Published On: Fri, Jan 31st, 2014

Unscientific methodology gives Bijnore man-eater a free run

Lucknow: Are the decision makers in the Uttar Pradesh forest department really serious of nabbing the errant man-eating tigress that had created a reign of terror in the Western districts of Sambhal and Bijnore. Going by the unscientific methodology they all are pursuing, it appears a “big no” because the idea of tying a live bait in the box-trap  is a clear indication of the same.

Since the bait is live, chances of trapping the errant tigress was literally impossible

Since the bait is live, chances of trapping the errant tigress was literally impossible

Wildlife experts are virtually perplexed at the decision of the UP forest department that has been trying to trap the errant tigress in a box-trap using a live bait. “They are either ignorant or are nincompoops as a live would bait would always act as an alarm for the feline because on sighting a tiger it would attempt to escape from the box-trap and in the process will strike against the iron bars of the box-trap, producing metallic clangs which certainly would deter the animal from going near the box-trap, what to talk of entering it,” said Dr Rakesh Tomar, an experienced wildlife expert who in the past had been a witness to a few of such operations in the state of Uttar Pradesh.

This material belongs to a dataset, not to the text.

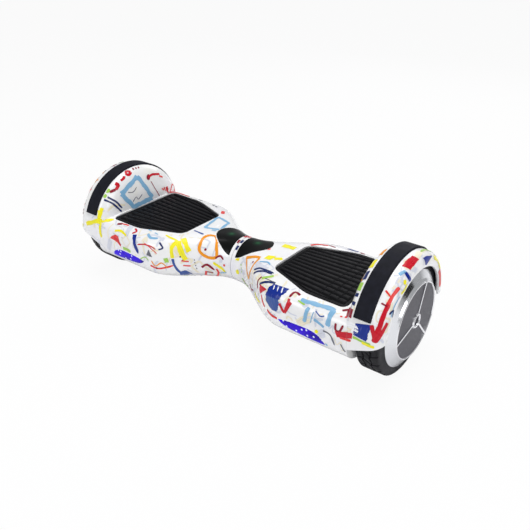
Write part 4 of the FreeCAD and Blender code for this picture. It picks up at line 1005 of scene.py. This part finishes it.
def print_right():
    """The right half's pattern, from the waist outwards, then the sides that face away."""
    p = Printer("right")
    p.scatter(wrap, (14, 246), (4, 76), 40, size=13, inks=("mist", "sand", "mist"))
    p.scatter(lip, (20, 176), (6, 22), 12, size=8, inks=("mist", "sand"))
    p.dot("coral", wrap, (50, 96), 3.4)
    p.patch("yellow", wrap, [(59, 110), (80, 111)], [(60, 105), (80, 106)])
    p.stroke("yellow", wrap, 4, [(86, 109), (94, 111)])
    p.stroke("yellow", wrap, 6, [(75, 86), (84, 90)], taper=(1, 0.6))
    p.stroke("orange", wrap, 4.4, [(29, 73), (42, 79), (55, 81)], taper=(0.9, 0.9))
    p.stroke("orange", wrap, 2.4, [(31, 73), (40, 58), (49, 46)])
    p.stroke("orange", wrap, 2.8, [(55, 80), (52, 62), (49, 46)])
    p.dot("crimson", wrap, (48, 72), 1.6)
    p.patch("yellow", wrap, [(8, 68), (16, 69)], [(8, 64), (15, 65)])
    p.dot("yellow", wrap, (15, 48), 4)
    p.stroke("navy", wrap, 2.6, [(60, 63), (70, 68), (82, 69), (98, 69)])
    p.stroke("navy", wrap, 2.8, [(63, 58), (72, 64), (85, 67), (97, 67)])
    p.stroke("green", wrap, 4, [(87, 57), (102, 66)])
    p.stroke("grey", wrap, 1.2, [(93, 59), (114, 59)])
    p.stroke("navy", wrap, 3.2, [(87, 49), (101, 56), (114, 58)])
    p.stroke("crimson", wrap, 2.6, [(85, 59), (81, 51), (84, 41)])
    p.patch("red", wrap, [(88, 49), (92, 36)], [(107, 47), (105, 45)])
    p.stroke("coral", wrap, 3, [(96, 36), (100, 28), (106, 22)])
    p.patch("royal", wrap, [(112, 57), (108, 46), (108, 38)], [(139, 58), (136, 50), (132, 40)])
    p.patch("denim", wrap, [(108, 39), (110, 31), (122, 23)], [(132, 41), (133, 32), (130, 23)])
    for x in (115, 122, 129):
        p.stroke("chalk", wrap, 1.5, [(x, 57), (x + 3, 50)])
    p.stroke("crimson", wrap, 3, [(158, 56), (149, 57), (146, 49)])
    p.arrow("red", wrap, 3.8, [(147, 47), (147, 37), (143, 26)], (134, 36), (152, 43))
    p.stroke("sky", wrap, 5.4, [(163, 51), (188, 53), (214, 55)])
    p.stroke("sky", wrap, 4.6, [(179, 46), (175, 25)])
    p.stroke("sky", wrap, 6, [(212, 54), (211, 32)])
    p.stroke("sky", wrap, 1.2, [(188, 43), (185, 27)])
    p.stroke("green", wrap, 2, [(160, 49), (172, 47)])
    p.stroke("denim", wrap, 1.6, [(190, 45), (198, 41), (204, 43)])
    p.dot("yellow", wrap, (195, 19), 2.8)
    p.stroke("grey", wrap, 1.8, [(205, 24), (216, 22), (223, 11)])
    p.stroke("crimson", wrap, 3.2, [(222, 57), (228, 61)])
    p.stroke("crimson", wrap, 3, [(233, 52), (228, 64)])
    p.stroke("red", wrap, 2.2, [(236, 60), (232, 68)])
    p.dashes("coral", wrap, 1.8, (224, 50), (233, 52), 2)
    p.stroke("crimson", wrap, 2.8, [(222, 40), (223, 32), (229, 32), (233, 41)])
    p.patch("red", wrap, [(222, 30), (248, 37)], [(226, 23), (248, 29)])
    p.stroke("coral", wrap, 3, [(230, 24), (247, 26)])
    p.patch("royal", wrap, [(249, 50), (249, 35)], [(270, 55), (268, 33)])
    p.stroke("chalk", wrap, 5, [(236, 45), (246, 47), (252, 42), (246, 37)])
    p.stroke("green", wrap, 2.8, [(249, 32), (264, 31), (274, 31)])
    p.stroke("yellow", wrap, 3, [(262, 30), (274, 29), (279, 30)])
    p.stroke("red", lip, 6.4, [(173, 19), (160, 17)], taper=(0.6, 1))
    p.stroke("red", lip, 5, [(164, 18), (150, 16), (140, 16)], taper=(1, 1))
    p.stroke("coral", lip, 4, [(141, 16), (134, 15), (125, 12)])
    p.stroke("red", lip, 4.2, [(160, 25), (172, 19)])
    p.stroke("red", lip, 4.2, [(155, 9), (164, 12), (172, 18)])
    p.stroke("coral", lip, 2, [(132, 24), (135, 17)])
    p.stroke("crimson", lip, 2, [(142, 23), (143, 16)])
    p.patch("red", lip, [(108, 23), (92, 22)], [(106, 12), (90, 13)])
    p.stroke("sky", lip, 4, [(116, 20), (110, 16)])
    p.stroke("royal", lip, 4, [(111, 16), (112, 9), (111, 2)])
    p.dot("yellow", lip, (118, 9), 3)
    p.patch("royal", lip, [(84, 12), (64, 11)], [(81, 3), (78, 2)])
    p.stroke("yellow", lip, 5, [(60, 10), (46, 9), (34, 7)])
    p.stroke("coral", lip, 5, [(36, 4), (24, 3), (11, 3)])
    p.stroke("sky", lip, 1.4, [(150, 6), (140, 7), (130, 5)])
    p.patch("orange", crown, [(94, 242), (103, 242)], [(94, 237), (103, 237)])
    p.patch("yellow", crown, [(109, 242), (118, 242)], [(109, 236), (118, 236)])
    p.patch("navy", crown, [(121, 242), (129, 242)], [(122, 237), (130, 237)])
    p.patch("green", crown, [(132, 242), (139, 242)], [(132, 235), (139, 236)])
    p.patch("navy", crown, [(141, 242), (144, 242)], [(141, 236), (144, 236)])
    p.patch("navy", crown, [(148, 242), (151, 242)], [(148, 235), (151, 235)])
    p.patch("crimson", crown, [(154, 242), (161, 242)], [(154, 234), (161, 235)])
    p.patch("denim", top, [(139, 78), (156, 79)], [(139, 73), (156, 74)])
    p.stroke("crimson", top, 3.4, [(160, 76), (168, 75)])
    p.stroke("coral", top, 4, [(91, 46), (98, 56), (112, 63)])
    p.stroke("crimson", top, 2.6, [(112, 64), (124, 64)])
    p.stroke("navy", top, 3, [(2.6, -6), (2.6, -13)], taper=(1, 1))
    p.stroke("navy", top, 3, [(2.6, -18), (2.6, -24)], taper=(1, 1))
    p.stroke("red", top, 3, [(2.6, 12), (2.6, 5)], taper=(1, 1))
    p.dashes("green", wrap, 1.6, (22, 62), (26, 50), 3)
    p.stroke("yellow", wrap, 5, [(20, 97), (30, 94), (38, 98)], taper=(1, 0.5))
    p.patch("yellow", wrap, [(62, 88), (73, 90)], [(61, 82), (72, 83)])
    p.stroke("sky", wrap, 2.4, [(60, 76), (72, 79), (80, 77)])
    p.stroke("green", wrap, 2.6, [(26, 42), (34, 36), (44, 34)])
    p.stroke("crimson", wrap, 2.2, [(54, 40), (60, 34), (68, 35)])
    p.stroke("yellow", wrap, 3, [(74, 34), (80, 27), (92, 24)])
    p.stroke("coral", wrap, 3, [(112, 20), (122, 15), (134, 14)])
    p.stroke("yellow", wrap, 3.4, [(150, 12), (166, 9), (182, 10)])
    p.stroke("sky", wrap, 4, [(184, 6), (200, 5), (212, 7)])
    p.stroke("grey", wrap, 1.6, [(232, 16), (238, 9), (246, 6)])
    p.stroke("sky", wrap, 3.4, [(190, 34), (200, 31), (206, 29)])
    p.stroke("yellow", lip, 3.6, [(128, 5), (122, 3), (117, 4)])
    p.stroke("green", lip, 2.4, [(80, 20), (70, 21), (60, 18)])
    p.stroke("navy", lip, 2, [(148, 10), (144, 6), (150, 3)])
    p.scatter(behind, (14, 160), (-6, 48), 22, size=13)
    p.scatter(behind, (214, 246), (0, 48), 5)
    p.scatter(under, (16, 222), (-60, 60), 26, size=13)
    p.scatter(dome, (-60, 60), (122, 160), 9)
    p.finish()


print_left()
print_right()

Dr Tomar said, in the past tigers were successfully caught in box-traps when the bait was the same half-eaten animal that was earlier killed by the same tiger outside the cage.

Detailing the process, he said that to start with the bait is tied outside the cage so that the tiger gets familiarised wih the presence of the box trap in the area and does not get scared by an unusual type of structure. With the bait tied in vicinity, the tiger comes uninhibited and makes the kill and devours it at leisure. Once the tiger leaves the bait, the same half-eaten bait is transferred into the box-trap and the trap is made functional to catch the tiger, explained the expert.

He said that in case of the Bijnore man-eating tigress, since the bait is live, chances of trapping the errant tigress was literally impossible.

Another notable faux paus is the presence of three tiger hunters in the area who all have the necessary licence to kill the man-eating tigress. These hunters are criss-crossing the area where ever the tigress was last reported, either by a four-wheeler or on elephant’s back. “Such activities only adds to confusion as the tigress is virtually chased away to newer areas,” said experts who firmly believe that the forest department has to first decide whether to catch it alive or to destroy it because both of the actions cannot be simultaneously undertaken.

Experts believe that success can only be achieved when the efforts are first made to localise the tigress by periodically tying the bait. And then the call has to be taken to either trap it alive or to get it destroyed.